> TASK OBJECTIVE
In the listing below, find the line containing "bpy.context.scene.collection.objects.link(rigid_bodies[body])" and the line containing "points = [vertex.co". Repeat exactly those two lines and every line between them, nothing more.

◇ ◇ ◇ ◇

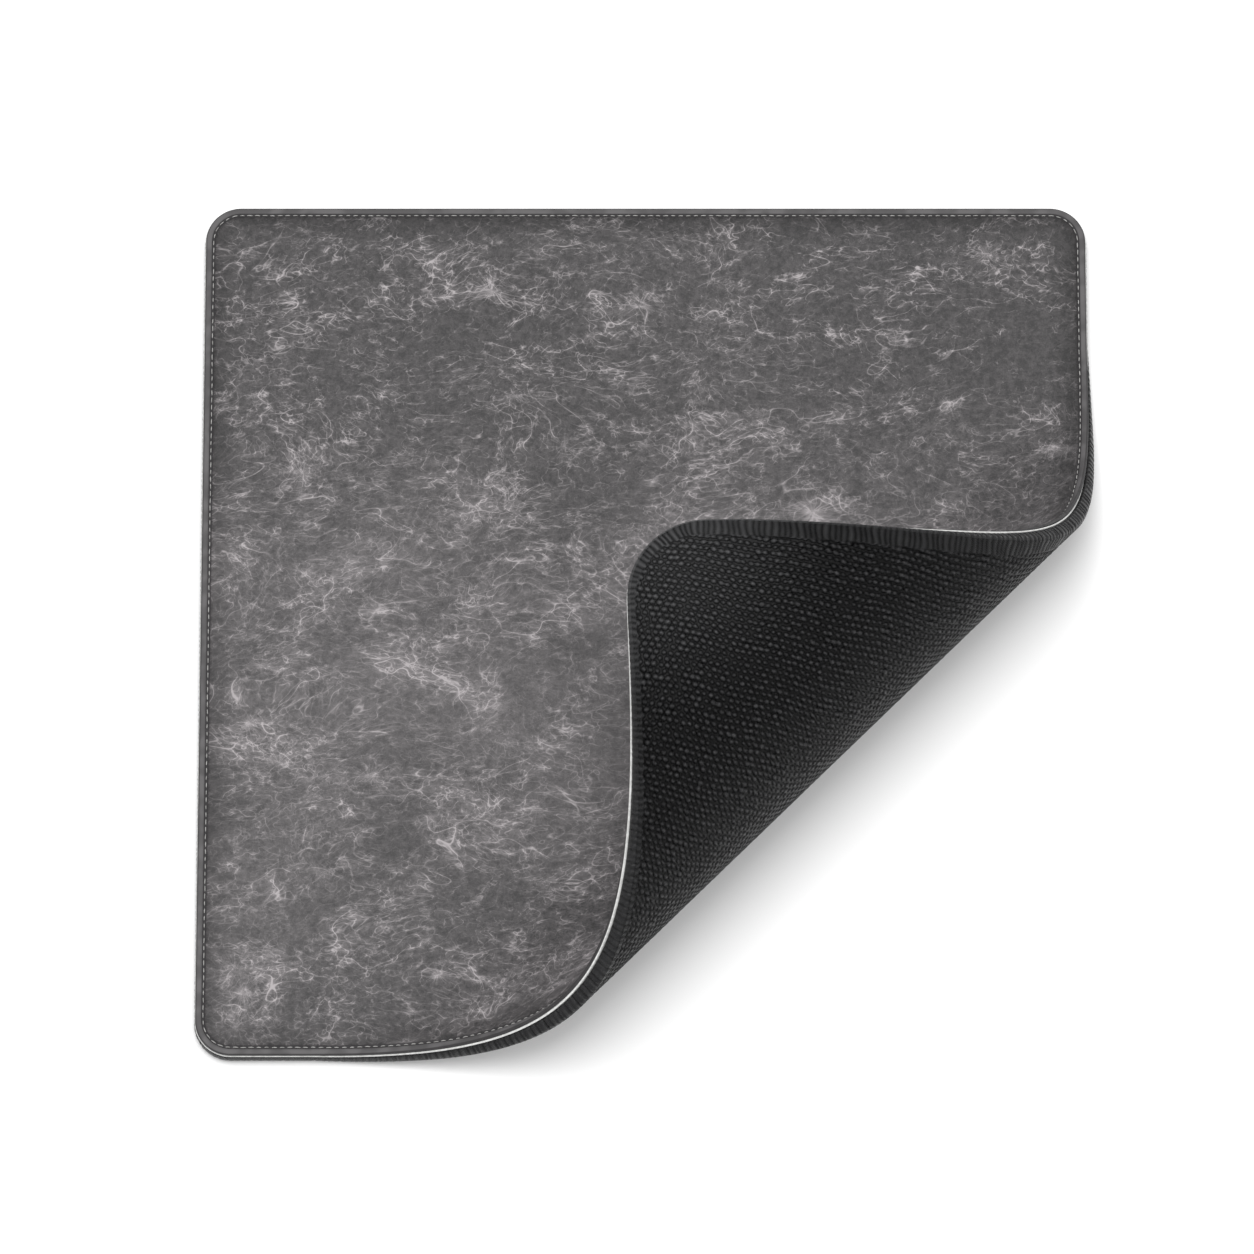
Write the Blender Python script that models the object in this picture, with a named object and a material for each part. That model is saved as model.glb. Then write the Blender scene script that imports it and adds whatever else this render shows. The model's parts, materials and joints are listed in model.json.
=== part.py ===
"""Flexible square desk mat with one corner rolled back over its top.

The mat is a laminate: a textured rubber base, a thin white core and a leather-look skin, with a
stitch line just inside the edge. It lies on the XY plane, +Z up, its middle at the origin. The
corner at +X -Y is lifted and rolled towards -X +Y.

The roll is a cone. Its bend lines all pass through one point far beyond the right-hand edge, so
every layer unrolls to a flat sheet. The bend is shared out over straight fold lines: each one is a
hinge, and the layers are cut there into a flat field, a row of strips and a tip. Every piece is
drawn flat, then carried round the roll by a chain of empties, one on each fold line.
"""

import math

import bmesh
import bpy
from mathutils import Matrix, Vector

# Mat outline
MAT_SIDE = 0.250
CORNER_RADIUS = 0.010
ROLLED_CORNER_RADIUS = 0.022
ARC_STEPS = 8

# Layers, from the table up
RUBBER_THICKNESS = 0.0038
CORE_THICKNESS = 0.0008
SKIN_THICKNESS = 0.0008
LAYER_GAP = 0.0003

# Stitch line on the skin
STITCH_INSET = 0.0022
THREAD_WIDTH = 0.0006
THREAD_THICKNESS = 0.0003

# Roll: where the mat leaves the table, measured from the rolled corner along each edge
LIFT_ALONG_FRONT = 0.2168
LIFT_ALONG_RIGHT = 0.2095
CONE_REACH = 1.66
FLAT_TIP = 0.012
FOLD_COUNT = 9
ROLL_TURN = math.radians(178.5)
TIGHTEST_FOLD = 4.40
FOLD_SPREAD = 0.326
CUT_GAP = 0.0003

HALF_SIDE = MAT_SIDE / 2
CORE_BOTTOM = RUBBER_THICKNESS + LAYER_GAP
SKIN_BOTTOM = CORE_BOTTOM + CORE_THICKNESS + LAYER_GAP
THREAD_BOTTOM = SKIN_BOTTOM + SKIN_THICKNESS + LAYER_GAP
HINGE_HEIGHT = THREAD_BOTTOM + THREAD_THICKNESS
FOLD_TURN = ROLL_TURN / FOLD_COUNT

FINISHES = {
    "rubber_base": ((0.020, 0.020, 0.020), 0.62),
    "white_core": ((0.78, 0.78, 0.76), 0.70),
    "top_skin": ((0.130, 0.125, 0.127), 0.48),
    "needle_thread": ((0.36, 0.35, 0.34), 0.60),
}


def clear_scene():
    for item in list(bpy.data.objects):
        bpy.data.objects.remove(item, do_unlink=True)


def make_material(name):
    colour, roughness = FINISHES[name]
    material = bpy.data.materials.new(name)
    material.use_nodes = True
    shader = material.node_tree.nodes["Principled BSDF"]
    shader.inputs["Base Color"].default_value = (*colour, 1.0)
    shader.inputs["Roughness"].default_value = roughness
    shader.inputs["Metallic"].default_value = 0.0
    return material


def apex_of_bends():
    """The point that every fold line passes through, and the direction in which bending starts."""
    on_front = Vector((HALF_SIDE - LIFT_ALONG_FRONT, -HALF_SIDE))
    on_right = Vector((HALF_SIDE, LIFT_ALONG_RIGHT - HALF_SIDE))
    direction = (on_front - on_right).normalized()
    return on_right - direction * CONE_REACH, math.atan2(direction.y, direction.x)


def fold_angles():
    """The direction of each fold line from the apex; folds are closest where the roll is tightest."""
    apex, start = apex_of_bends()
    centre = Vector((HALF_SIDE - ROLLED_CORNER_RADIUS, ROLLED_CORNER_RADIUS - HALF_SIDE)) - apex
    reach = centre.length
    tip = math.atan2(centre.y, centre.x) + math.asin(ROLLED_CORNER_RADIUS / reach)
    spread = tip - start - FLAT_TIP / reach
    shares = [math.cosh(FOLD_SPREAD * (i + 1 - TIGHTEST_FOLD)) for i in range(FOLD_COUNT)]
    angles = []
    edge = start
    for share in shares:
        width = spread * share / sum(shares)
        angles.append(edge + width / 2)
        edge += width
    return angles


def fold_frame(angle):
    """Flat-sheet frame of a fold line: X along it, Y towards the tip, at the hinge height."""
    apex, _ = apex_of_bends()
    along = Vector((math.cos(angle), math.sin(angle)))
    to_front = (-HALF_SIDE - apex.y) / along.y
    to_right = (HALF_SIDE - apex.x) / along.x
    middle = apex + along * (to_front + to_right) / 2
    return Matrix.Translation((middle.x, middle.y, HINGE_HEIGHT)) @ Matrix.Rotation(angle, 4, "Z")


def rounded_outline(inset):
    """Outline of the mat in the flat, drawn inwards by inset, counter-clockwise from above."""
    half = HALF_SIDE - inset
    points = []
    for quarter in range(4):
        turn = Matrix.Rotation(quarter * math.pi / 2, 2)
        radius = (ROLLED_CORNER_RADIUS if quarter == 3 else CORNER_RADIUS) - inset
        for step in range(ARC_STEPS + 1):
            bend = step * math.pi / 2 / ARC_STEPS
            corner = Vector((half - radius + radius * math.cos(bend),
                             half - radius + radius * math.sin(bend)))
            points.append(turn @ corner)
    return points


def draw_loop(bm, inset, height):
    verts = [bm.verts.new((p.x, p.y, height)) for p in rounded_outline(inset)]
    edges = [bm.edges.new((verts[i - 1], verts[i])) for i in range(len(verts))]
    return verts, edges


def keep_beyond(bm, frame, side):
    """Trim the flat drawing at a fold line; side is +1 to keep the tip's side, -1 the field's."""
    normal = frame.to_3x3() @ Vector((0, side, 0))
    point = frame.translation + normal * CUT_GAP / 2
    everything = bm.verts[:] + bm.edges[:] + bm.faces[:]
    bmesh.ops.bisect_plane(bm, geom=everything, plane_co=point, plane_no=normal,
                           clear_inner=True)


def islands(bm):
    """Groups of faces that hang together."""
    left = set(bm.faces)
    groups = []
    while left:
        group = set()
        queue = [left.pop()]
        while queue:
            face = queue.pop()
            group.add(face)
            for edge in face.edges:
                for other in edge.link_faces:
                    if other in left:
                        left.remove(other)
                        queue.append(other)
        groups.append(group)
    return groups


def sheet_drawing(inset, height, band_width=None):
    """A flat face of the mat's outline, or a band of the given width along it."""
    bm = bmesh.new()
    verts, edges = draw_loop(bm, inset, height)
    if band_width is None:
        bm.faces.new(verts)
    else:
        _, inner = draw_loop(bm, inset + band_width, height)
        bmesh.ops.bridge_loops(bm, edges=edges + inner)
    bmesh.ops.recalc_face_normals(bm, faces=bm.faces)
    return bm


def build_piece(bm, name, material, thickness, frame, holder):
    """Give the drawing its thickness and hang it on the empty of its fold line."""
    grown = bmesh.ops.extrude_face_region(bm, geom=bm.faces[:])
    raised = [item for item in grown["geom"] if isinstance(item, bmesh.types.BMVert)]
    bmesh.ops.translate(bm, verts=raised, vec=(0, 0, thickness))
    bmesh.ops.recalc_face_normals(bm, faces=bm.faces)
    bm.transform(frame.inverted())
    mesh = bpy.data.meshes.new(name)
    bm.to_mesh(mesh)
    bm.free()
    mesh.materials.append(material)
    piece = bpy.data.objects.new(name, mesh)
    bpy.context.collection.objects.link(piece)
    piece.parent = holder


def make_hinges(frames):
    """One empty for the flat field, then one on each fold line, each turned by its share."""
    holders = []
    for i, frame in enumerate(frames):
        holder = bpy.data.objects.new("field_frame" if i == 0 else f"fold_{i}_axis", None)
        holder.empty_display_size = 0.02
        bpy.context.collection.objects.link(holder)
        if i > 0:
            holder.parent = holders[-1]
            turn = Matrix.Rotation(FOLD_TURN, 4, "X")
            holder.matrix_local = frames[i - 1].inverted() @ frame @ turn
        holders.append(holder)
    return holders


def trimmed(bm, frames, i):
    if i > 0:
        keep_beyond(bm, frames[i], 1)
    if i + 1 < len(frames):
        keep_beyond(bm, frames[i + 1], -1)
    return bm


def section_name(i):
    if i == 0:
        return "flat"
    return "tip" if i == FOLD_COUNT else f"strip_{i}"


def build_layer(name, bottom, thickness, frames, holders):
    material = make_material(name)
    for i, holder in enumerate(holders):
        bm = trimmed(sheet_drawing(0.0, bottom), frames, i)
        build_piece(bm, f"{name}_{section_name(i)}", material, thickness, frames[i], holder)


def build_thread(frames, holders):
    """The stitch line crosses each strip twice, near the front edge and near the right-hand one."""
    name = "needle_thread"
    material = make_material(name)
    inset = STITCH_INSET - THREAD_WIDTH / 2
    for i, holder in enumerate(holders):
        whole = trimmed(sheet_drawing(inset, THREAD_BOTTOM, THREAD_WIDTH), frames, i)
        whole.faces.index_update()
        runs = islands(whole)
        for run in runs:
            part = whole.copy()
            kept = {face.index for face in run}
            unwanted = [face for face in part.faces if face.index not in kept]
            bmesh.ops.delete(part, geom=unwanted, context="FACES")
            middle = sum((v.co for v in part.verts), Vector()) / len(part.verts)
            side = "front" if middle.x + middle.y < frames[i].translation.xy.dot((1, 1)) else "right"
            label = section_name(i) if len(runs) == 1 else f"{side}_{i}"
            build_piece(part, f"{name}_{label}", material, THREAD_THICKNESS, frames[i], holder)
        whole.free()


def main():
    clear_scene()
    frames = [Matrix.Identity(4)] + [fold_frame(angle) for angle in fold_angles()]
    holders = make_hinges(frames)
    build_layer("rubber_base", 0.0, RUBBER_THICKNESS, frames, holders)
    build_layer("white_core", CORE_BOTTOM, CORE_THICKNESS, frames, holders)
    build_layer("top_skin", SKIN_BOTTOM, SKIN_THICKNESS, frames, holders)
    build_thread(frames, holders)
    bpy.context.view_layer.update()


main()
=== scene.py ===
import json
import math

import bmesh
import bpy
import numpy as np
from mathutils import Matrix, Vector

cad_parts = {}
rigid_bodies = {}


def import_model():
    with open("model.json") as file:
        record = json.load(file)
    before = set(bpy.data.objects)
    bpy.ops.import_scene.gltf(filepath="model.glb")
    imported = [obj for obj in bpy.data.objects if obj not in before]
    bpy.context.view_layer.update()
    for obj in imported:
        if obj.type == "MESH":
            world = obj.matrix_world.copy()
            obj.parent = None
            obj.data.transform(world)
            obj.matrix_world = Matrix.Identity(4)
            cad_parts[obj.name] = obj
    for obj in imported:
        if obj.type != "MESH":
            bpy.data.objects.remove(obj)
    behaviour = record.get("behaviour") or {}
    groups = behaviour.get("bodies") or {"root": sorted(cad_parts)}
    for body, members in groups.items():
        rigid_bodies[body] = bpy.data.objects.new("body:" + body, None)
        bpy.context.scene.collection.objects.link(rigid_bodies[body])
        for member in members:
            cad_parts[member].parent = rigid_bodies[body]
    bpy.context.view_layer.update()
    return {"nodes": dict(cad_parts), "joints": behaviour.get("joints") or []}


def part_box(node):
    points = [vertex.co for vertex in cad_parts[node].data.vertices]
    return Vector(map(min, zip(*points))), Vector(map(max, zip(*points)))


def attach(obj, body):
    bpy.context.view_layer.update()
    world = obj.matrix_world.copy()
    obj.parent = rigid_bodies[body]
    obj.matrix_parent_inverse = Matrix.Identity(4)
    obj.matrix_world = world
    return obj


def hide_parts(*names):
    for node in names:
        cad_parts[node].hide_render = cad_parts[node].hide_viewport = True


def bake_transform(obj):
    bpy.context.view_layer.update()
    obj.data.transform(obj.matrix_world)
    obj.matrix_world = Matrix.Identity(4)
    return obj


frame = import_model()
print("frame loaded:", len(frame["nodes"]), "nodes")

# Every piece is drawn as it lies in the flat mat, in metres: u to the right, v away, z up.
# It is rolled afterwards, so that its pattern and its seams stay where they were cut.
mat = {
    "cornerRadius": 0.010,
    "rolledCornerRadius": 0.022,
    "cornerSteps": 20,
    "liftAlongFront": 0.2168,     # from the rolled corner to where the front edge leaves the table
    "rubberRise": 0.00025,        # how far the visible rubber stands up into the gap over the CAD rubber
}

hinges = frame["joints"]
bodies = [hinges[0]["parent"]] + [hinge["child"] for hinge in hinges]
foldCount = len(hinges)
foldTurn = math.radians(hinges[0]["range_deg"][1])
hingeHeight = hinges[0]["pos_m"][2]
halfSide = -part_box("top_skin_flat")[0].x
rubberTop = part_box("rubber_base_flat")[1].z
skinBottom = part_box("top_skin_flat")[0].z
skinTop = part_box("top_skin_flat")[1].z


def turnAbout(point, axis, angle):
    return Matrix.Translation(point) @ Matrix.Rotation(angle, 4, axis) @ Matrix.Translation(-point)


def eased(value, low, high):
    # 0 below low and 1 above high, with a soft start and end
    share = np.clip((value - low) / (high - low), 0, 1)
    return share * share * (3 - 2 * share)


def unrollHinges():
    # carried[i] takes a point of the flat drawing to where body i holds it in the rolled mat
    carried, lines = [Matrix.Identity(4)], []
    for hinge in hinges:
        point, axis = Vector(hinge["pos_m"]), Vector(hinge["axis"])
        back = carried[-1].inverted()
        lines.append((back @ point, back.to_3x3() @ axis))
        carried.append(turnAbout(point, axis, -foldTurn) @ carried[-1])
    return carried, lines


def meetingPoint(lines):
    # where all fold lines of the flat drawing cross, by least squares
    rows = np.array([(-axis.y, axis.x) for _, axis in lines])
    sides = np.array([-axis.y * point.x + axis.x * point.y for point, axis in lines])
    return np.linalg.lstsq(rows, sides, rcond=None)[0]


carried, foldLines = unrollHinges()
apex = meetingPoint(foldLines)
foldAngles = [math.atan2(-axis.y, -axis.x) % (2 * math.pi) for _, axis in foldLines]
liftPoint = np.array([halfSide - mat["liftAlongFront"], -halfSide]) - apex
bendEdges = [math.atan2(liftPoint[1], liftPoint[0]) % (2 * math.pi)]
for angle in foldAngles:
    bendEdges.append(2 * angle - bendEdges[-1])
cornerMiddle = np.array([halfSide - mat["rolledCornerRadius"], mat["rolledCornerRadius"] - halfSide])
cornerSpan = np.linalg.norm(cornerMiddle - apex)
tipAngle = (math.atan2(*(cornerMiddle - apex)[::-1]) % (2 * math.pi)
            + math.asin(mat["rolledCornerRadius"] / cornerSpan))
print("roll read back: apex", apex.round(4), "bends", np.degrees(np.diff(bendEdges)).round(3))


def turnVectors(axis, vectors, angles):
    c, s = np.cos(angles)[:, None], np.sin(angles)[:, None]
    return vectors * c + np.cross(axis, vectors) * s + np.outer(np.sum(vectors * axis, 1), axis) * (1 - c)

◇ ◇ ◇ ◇

> RESPONSE TO THIS TASK
        bpy.context.scene.collection.objects.link(rigid_bodies[body])
        for member in members:
            cad_parts[member].parent = rigid_bodies[body]
    bpy.context.view_layer.update()
    return {"nodes": dict(cad_parts), "joints": behaviour.get("joints") or []}


def part_box(node):
    points = [vertex.co for vertex in cad_parts[node].data.vertices]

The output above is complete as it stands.